Что дало мне силу молчать, когда блистал Троцкий? Таиться, пока в Кремле правили Каменев с Зиновьевым? Как я понял, что настало мгновение готовить Каменева и Зиновьева к удару против Троцкого, пугая их тем, что он, герой Октября, председатель Петросовета и Военно-Революционного Комитета, рано или поздно свалит их, ленинцев, чтобы стать во главе партийной пирамиды и подменить учение Старика своим, вполне оформившимся; троцкизм был весьма популярен в Италии, Германии, Франции, Мексике — особенно после введения нэпа: «шаг назад от революции»…
Мне были видения, думал Сталин; мне был голос Божий, иначе моя победа необъяснима; всем этим крикам о моей гениальности — грош цена, посади на мое место остолопа, и его будут славословить. Да, было Откровение.
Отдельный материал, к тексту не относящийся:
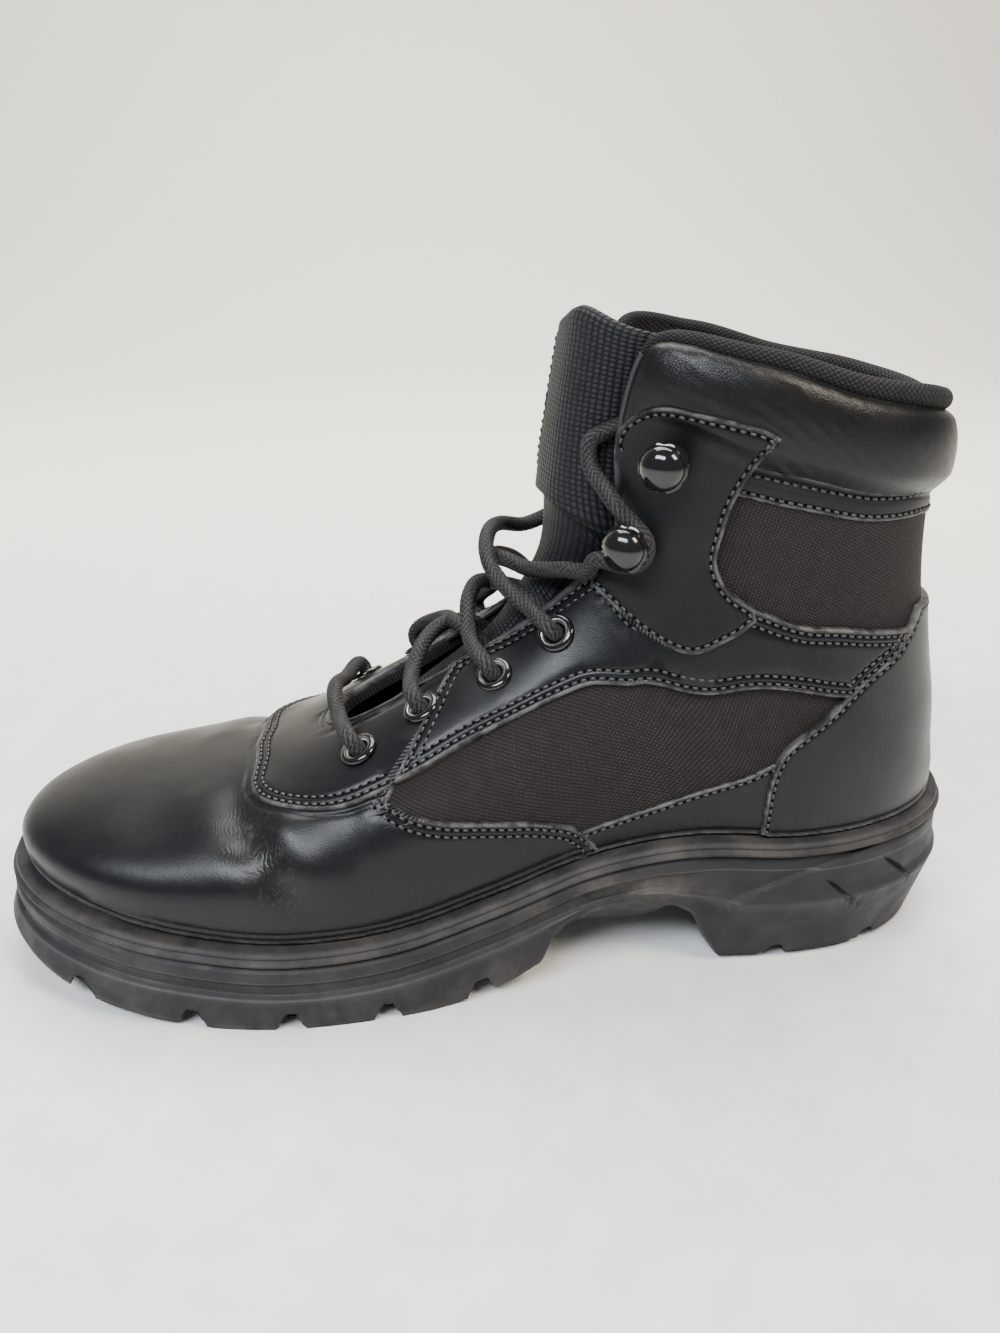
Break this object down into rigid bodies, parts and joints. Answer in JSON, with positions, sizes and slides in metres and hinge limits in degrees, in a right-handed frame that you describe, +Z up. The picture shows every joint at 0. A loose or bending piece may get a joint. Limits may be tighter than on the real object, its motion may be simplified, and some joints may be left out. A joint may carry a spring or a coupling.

Он никогда не мог забыть, с каким блеском Каменев и Зиновьев раздавили Троцкого на Тринадцатом съезде партии — первом, который проходил без Старика. Троцкий тогда предупреждал, что РКП(б) на грани кризиса, рождается партийная бюрократия, цифры и отчеты подменяют жизнь, тасуется колода одних и тех же бюрократов, в то время как главной ставкой партии должна сделаться молодежь, особенно студенческая, то есть та, что, кончив гражданскую войну, по ленинскому призыву решила учиться, учиться и еще раз учиться.
Сталин вспомнил, как он тогда легко подшлифовал антитроцкистский погром, учиненный «его евреями», заявив себя при этом мастером «товарищеских компромиссов». В угоду Каменеву и Зиновьеву, которые требовали привлечения в ЦК как можно больше рабочих и «упрочения» Политбюро за счет именно русских товарищей, знающих деревню не понаслышке, он поднял Бухарина и Рыкова: «вот монолитное единство истинных ленинаев». В то же время Троцкого попросил сосредоточиться не только на армии, но и на металлургии и концессионной политике — сделал это уважительно, по-товарищески, обращаясь не как к равному, но как к признанному лидеру.
А сразу же после этого провел тайное совещание с Бухариным и Рыковым: «Каменев и Зиновьев никогда не смоют с себя октябрьского пятна, к тому же они внутренне страшатся справного мужика и нэпа, не пора ли вам, интеллектуалам и практикам ленинизма, брать на себя тяжкое бремя власти?»